Arkansas Attorney General Leslie Rutledge also issued a statement regarding Hammerschmidt, who was her campaign chairman.
“I am heartbroken by the news that my dear friend and campaign chairman in my race for Attorney General, Congressman John Paul Hammerschmidt, has passed away. The Congressman has served as a mentor and friend to not only me, but countless Arkansans. His challenge to public officials that they should ‘represent all Arkansans, not just the ones who voted for you’ is a testament to his character and words that help guide me daily. For 26 years, Congressman Hammerschmidt represented Arkansas’s Third Congressional District, and even upon his retirement remained active and involved in major issues to help grow the State for future generations.
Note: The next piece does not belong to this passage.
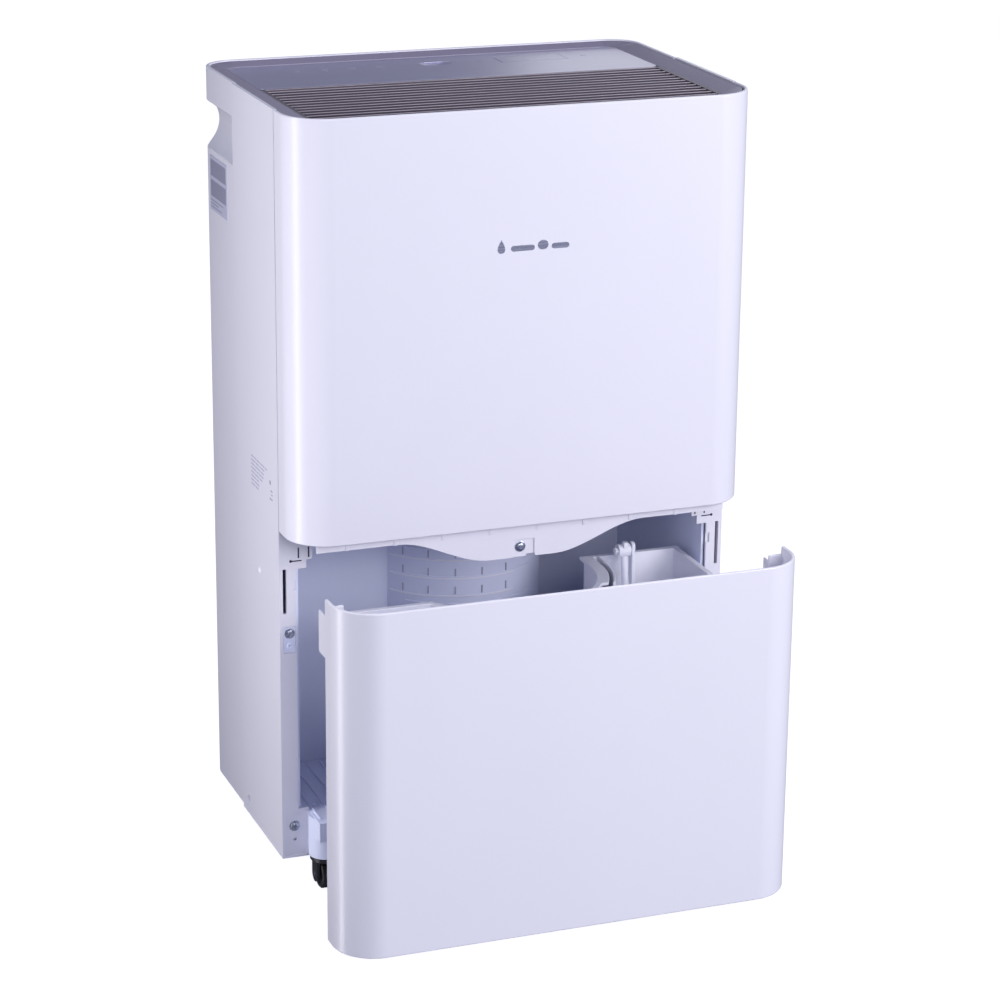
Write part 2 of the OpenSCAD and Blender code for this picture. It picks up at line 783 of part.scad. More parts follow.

“Congressman Hammerschmidt was a true public servant and constant ambassador for the State of Arkansas. My thoughts and prayers are with the Congressman’s numerous family members and friends, and the people of the Third District who he represented with consummate humility and integrity.”
Sen. Tom Cotton, R-Ark., said:
“Today, I join all Arkansans in mourning the death former Congressman John Paul Hammerschmidt. A proud son of Harrison, John Paul was a decorated World War II pilot who represented Arkansas in Congress for 26 years. His contributions to Arkansas’s infrastructure system were invaluable and his legacy lives on in highways, waterways, and bridges across our state.
“John Paul Hammerschmidt was also a Republican leader for Arkansas in an era when not too many others were. His leadership and commitment to the Republican Party of Arkansas paved the way for every Republican elected official in Arkansas today. Arkansas is a better place because of his service to our state. We extend our deepest condolences to his son, John Arthur, and continue to lift the entire Hammerschmidt family up in prayer.”
Lt. Governor Tim Griffin today issued the following statement regarding Hammerschmidt:
“I am saddened by the passing of my longtime friend and Arkansas legend, Congressman Hammerschmidt. He will always be remembered for his remarkable and strong leadership. Even though he was elected by only a portion of Arkansas as a Member of Congress, he was a leader for all of Arkansas and recognized nationally as such. He was a trailblazer and will be missed greatly. My thoughts and prayers are with his family and friends.”
Fourth District Cong. Bruce Westerman also joined the chorus praising Hammerschmidt:
“I am saddened to hear of Congressman Hammerschmidt’s passing. His long tenure in the United States Congress paved the way for those of us in office today, showing how to not only serve our constituents but also how to lead even when he was the sole Republican in the Arkansas delegation. Hammerschmidt’s conservative values continue to be a guide to those of us who have followed in his footsteps and I will be forever in his gratitude for being a long-time champion of conservative values and of Arkansas. My thoughts are with his family and many friends at this difficult time.”
Second District Cong. French Hill, R-Little Rock, said:
“For the past three decades I have known and respected John Paul Hammerschmidt, and I have long admired his dedication to the public good of our state and nation. He was first and foremost a gentleman, and he earned the affection and support of his constituents by way of his unfailing gold standard of service. I join all Arkansans in saluting him for his lifetime of service, first as an airman, and then as the dean of our congressional delegation. Martha and I extend our sympathy and prayers for comfort to his fine family.”
From former Second District Cong. Ed Bethune:
“John Paul was my mentor from the moment I got to Congress in 1978. He loved this country and gave his entire life to making it a better place for all mankind. Lana and I shared many special moments with John Paul and Ginny. I pray that, in time, the young people of this country will learn about them and about their selfless dedication to the business of serving others. We need more people like John Paul and Virginia Hammerschmidt. Lana and I extend our condolences to the family and to John Arthur in particular. His love for his father and the care he gave him in his last days is a model for others to follow. God Bless you John Paul. Rest in Peace my good and honorable friend.”